Ce voyage en France qu’offre Mendras est une lecture indispensable pour mieux comprendre les grands enjeux des années quatre-vingt et les grands mouvements qui traversent notre société. Ajoutons à cela le plaisir de se laisser surprendre. En effet, sociologue attentif, n’ignorant rien de la statistique, l’associant systématiquement à l’enquête de terrain, Henri Mendras n’hésite pas à prendre le contre-pied d’un grand nombre d’idées reçues. Fracture sociale, insécurité, divorce entre le citoyen et le politique, baisse du niveau scolaire, etc., Mendras remet quelques pendules à l’heure. Nous ne prendrons qu’un seul exemple : l’idée assez répandue que les Français lisent de moins en moins. Les auteurs nous rappellent que dans l’entre-deux guerres, la lecture est encore une activité déconsidérée dans nombre de classes sociales : on interdit Gide aux jeunes filles de bonne famille ; on redoute les ouvrages qui peuvent tourner les esprits de classes populaires toujours promptes à se révolter. Le discours se renverse dans les années soixante. Le « ils lisent trop » devient « ils ne lisent plus. » Toutefois, contrairement aux idées reçues, les Français ne sont pas moins nombreux à lire aujourd’hui qu’hier. Certes, un quart des Français n’a lu qu’un seul livre en 1997 – ce qui est peu – mais ce chiffre est le même qu’en 1973, y compris chez les jeunes. Dans le même temps, la fréquentation des bibliothèques municipales n’a cessé d’augmenter.
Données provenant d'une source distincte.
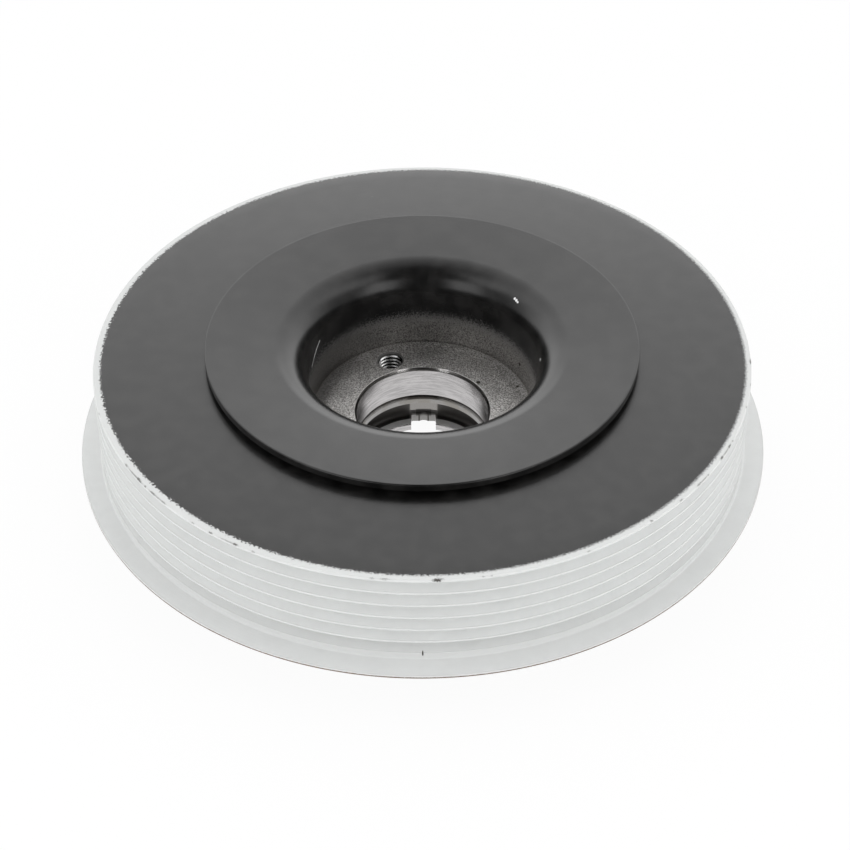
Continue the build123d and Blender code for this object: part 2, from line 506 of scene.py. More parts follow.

En revanche, ce qui a changé, c’est la proportion de “gros” lecteurs. « Pour résumer, plus de petits lecteurs et moins de gros lecteurs, plus de filles et de femmes que de garçons et d’hommes, les plus diplômés davantage que les moins diplômés. » Si l’on peut souhaiter que les Français lisent plus, il est donc erroné de se plaindre d’une quelconque “hémorragie” de lecteurs. Voilà un exemple, parmi tant d’autres, de la redoutable acuité de ce livre.